The Supreme Court has handed a practical win to the White House by allowing President Trump to freeze roughly $4 billion in foreign aid that Congress had approved. This is being framed by Republicans as a necessary check on runaway spending and a push to make sure taxpayer dollars serve American interests first. The move comes amid heated debate over executive authority and congressional prerogative. The court’s three liberal justices dissented.
Washington has long treated foreign aid as a line item that Congress signs off on and the president spends, but this ruling changes the tone of that bargain. The decision leaves room for the executive branch to press harder when it believes appropriations are wasteful or contrary to national priorities. For conservative voters, that means a president willing to fight for fiscal restraint and to question endless overseas commitments.

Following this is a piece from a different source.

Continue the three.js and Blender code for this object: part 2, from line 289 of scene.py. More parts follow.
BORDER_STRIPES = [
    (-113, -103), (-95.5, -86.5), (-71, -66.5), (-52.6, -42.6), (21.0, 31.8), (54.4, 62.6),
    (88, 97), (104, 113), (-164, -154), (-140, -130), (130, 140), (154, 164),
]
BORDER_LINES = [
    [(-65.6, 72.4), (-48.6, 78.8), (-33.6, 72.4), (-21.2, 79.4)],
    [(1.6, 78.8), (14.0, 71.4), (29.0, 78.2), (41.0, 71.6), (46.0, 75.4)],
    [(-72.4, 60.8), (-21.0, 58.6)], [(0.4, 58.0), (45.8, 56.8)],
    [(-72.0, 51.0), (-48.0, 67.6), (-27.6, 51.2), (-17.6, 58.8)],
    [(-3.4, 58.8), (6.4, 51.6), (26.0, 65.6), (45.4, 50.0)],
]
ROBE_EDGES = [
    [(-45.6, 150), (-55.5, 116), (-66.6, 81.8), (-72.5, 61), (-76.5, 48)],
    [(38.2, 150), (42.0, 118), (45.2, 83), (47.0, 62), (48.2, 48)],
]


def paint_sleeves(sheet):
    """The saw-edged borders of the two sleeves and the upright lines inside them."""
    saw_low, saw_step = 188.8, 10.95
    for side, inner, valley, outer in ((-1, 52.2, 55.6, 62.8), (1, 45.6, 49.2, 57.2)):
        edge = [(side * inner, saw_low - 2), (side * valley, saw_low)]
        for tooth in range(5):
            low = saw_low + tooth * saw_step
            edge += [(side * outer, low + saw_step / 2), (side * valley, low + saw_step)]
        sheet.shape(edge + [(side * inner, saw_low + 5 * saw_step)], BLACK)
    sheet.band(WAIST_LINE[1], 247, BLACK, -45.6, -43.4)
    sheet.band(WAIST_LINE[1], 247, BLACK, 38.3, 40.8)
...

Trump’s legal team invoked a tactic called a pocket rescission to justify the halt, claiming the executive has some discretion to refuse transfers it judges unnecessary. Opponents call that a power grab that sidesteps the appropriations clause and the will of elected lawmakers. This ruling, even in temporary form, effectively hands the president a lever to pull when he thinks Congress has made a mistake.
For years Republican critics have argued that too much foreign aid has been poured into programs with little accountability and marginal benefit to American security or prosperity. That critique struck a chord with a public tired of seeing dollars flow abroad while domestic needs pile up. Allowing the president to pause suspect spending is being presented by allies as a way to force a real debate about priorities.

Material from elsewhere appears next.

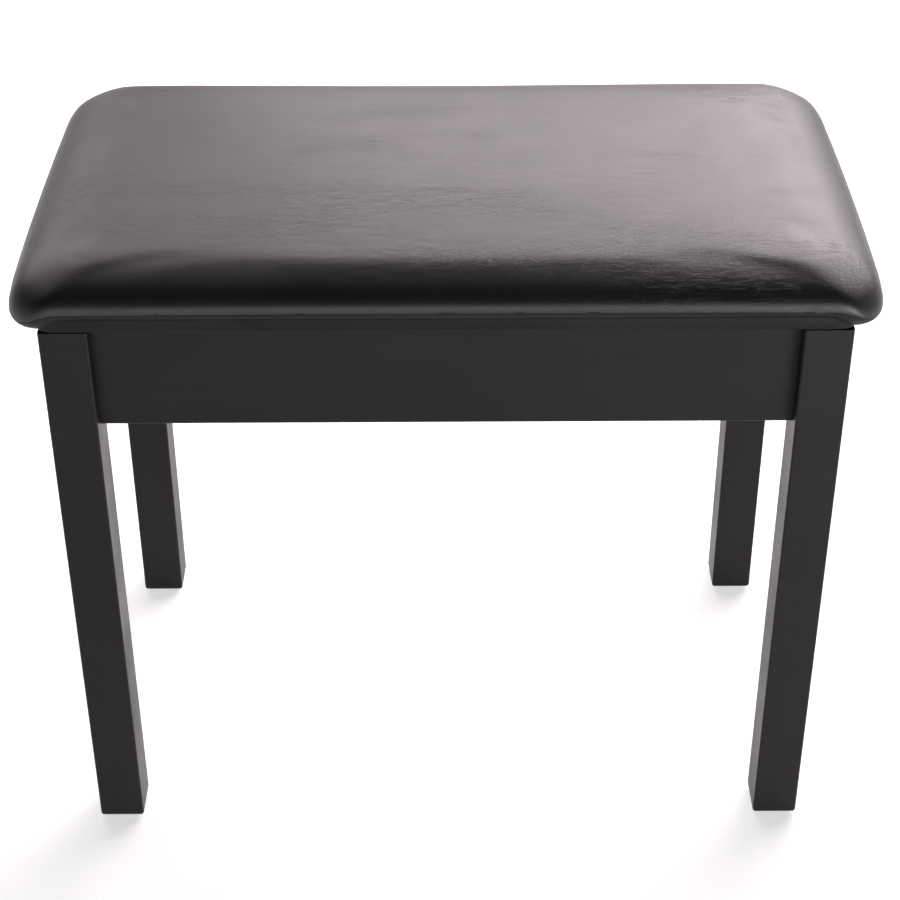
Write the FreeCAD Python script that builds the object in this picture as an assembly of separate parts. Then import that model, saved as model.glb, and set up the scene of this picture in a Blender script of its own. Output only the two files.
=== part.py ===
"""Piano bench with a hinged, padded lid over a storage compartment.

Millimetres.  +X is the bench's width, front is -Y, +Z is up.
The origin is on the floor under the middle of the bench.
"""
import FreeCAD, Part
import math
import os

os.makedirs("parts", exist_ok=True)

# frame
frame_width = 522.0          # across the outer faces of the legs
frame_depth = 308.0
frame_top = 423.0
leg_side = 32.0
leg_edge_radius = 1.5
foot_edge_radius = 3.5
glide_thickness = 1.5
glide_radius = 9.0
apron_height = 76.0
apron_thickness = 16.0
apron_setback = 11.0         # front and side aprons behind the legs' outer faces
apron_edge_radius = 1.0

# joints between aprons and legs
dowel_radius = 4.0
dowel_depth = 15.0           # into each of the two pieces
rail_dowel_heights = (14.0, 54.0)    # front and rear aprons, above the lower edge
side_dowel_heights = (26.0, 64.0)    # side aprons, so that the dowels cross clear of each other
glue_clearance = 0.05

# corner blocks and their bolts
block_height = 36.0
block_leg_gap = 0.7          # between the block's inner slope and the leg's corner
block_thickness = 25.5       # along the bolt
block_middle = 40.0          # above the aprons' lower edge
bolt_radius = 3.0
bolt_hole_clearance = 0.25
bolt_leg_depth = 24.0
bolt_free_end = 3.0
washer_radius = 8.0
washer_thickness = 1.5
nut_across_flats = 10.0
nut_thickness = 5.0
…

The amount at issue is large but not limitless: roughly $4 billion from an overall package of about $11 billion that Congress approved. Those funds included global health and HIV programs that the president called wasteful or misaligned with his administration’s goals. Where Democrats see lifesaving work, many Republicans see a lack of oversight, redundant spending, and policy priorities that diverge sharply from American interests.
Legal experts on the right say the ruling doesn’t mean presidents can erase congressional decisions at will, but it does give them room to challenge bad spending through legal and political channels. The practical effect now is a roadmap for the administration to pause funds while making its case in court or to Congress. That procedural breathing room can translate into leverage during negotiations over fiscal policy and foreign commitments.
Democrats and many in the media howl about the precedent, warning about slippery slopes and global harm. Republicans counter that the real slippery slope is continuing to treat the executive branch as a blank check for any foreign program that gains political momentum. This is a conservative argument for restraint: money should follow results, not be treated as forever guaranteed.
Courts will still have to sort out the finer legal points, and a final ruling could land months from now. Lower courts earlier had blocked the administration’s pause by saying the president lacked authority, which sparked the emergency request to the high court. The Supreme Court’s temporary permission to freeze the money does not resolve the underlying constitutional fight, but it hands the administration a tactical advantage.
In coming weeks Republicans in Congress face choices: defend the funding with clearer language, cut or reallocate appropriations, or concede some control to the White House as part of a broader bargain. Each path has political risks; insisting on every foreign dollar could alienate voters who care about domestic needs, while ceding too much authority could embolden even future administrations in ways conservatives might later regret.
Whatever the legal outcome, the ruling has already shifted the debate. It sends a message that presidential discretion is not dead and that courts will sometimes side with the executive when the lines between spending and policy blur. For conservatives who want a tighter connection between taxpayer dollars and national interest, that is cause for cautious celebration.
There are real-world consequences for partners overseas and for programs that rely on predictable funding. Pragmatically, some aid recipients will face delays and uncertainty that could harm operations on the ground. Republicans argue that such outcomes are preferable to a system that spends without accountability and ignores the strategic priorities of the American people.